The idea would be to leave the top layer loose so that it could be replaced when it gets damaged. and surround the whole top with 3/4" solid wood edging (probably oak).

Also just to verify, usually a front vise is mounted at the left hand side, correct? I am left handed but my husband is right handed so this is a bit of a conundrum-I think my brain is a bit more flexible where it comes to handedness so I think I'll mount it on the left for now. I can always add another vise at the other side, I suppose. Any thoughts?

Many thanks in advance.


----------



## benchbuilder (Sep 10, 2011)

I would put the vise on the left side as you will be useing it the most. As for the top. Why plywood or mdf. If this is going to be a long term used bench i would think about laminating some syp or maybe some 2×4s after you rip the rounded edges off. But if you really want the ply top i would go with two of ply and two of mdf alternating layers. I would also just screw the last layer on so as it get messed up with use you can replace it.. Also use the best ply you can afford as the cheap stuff will warp and bubble up over time. But as the man said about cement, "theres only two types of cement, the kind that is cracked and the kind that is going to crack". The same goes for plywood. Just my thoughts.. good luck with your project..


----------



## Redoak49 (Dec 15, 2012)

My bench is a couple layer of plywood with a 3/4" MDF top. I finished the top with shellac and let it soak into the MDF and it made the surface hard. I drilled 3/4" holes in the top for holding stuff and wet the inside of the MDF holes with super glue and that really hardened and strengthen them. Mine has a 3/4" think rim of ash around it.


----------



## fiddlebanshee (May 3, 2010)

Thanks guys. I ended up layering 3 sheets of 3/4 birch plywood. And I will top it off with 3/8" hardboard. I was thinking leaving the hardboard to float within the 3/4" maple edging that will surround the top (1×3 maple). By the looks of it that will just about fill up the 1×3 width. I may also glue it to the top layer of plywood if it does not lay flat clamping it while the glue dries with some 2×6 that I still have laying around.
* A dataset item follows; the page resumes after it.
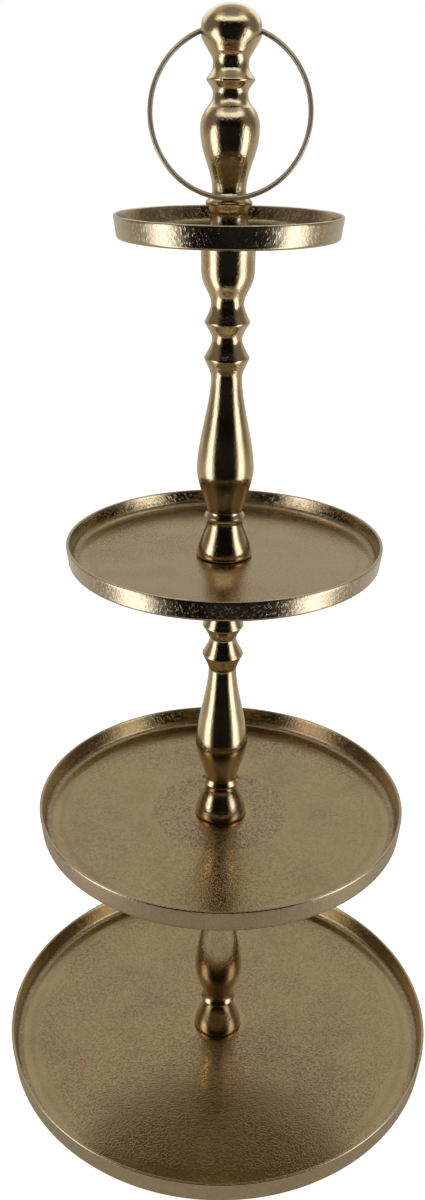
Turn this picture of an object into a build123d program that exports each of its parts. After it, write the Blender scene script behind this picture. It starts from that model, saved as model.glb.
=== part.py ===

As of this point in time, I think I will not glue the layers of plywood. So if the top ever gets damaged or one or more of the plywood sheets warp, I can just unscrew it, and replace as necessary. I'm screwing in a 10" grid. Hope that this is sufficient.


----------



## Rayne (Mar 9, 2014)

I layered mine with 2 MDF and 1 Spruce Pine (yeah, I know it's soft, but it has a nice grain pattern). I also didn't glue any layer, but almost made the mistake of not offsetting the screw grid on each layer so I didn't run into the screws above it. Everything worked out very well. I just need to plane some hardwood edging, install it, and finally put a coat of Danish Oil to finish it. I hope it turns out as well as I'm hoping.


----------



## Crank50 (Jan 31, 2014)

My bench is 4 layers of 3/4 plywood with a replaceable MDF top.

Two layers of plywood would be okay with stretchers, but I didn't want stretchers getting in the way of my clamps.


----------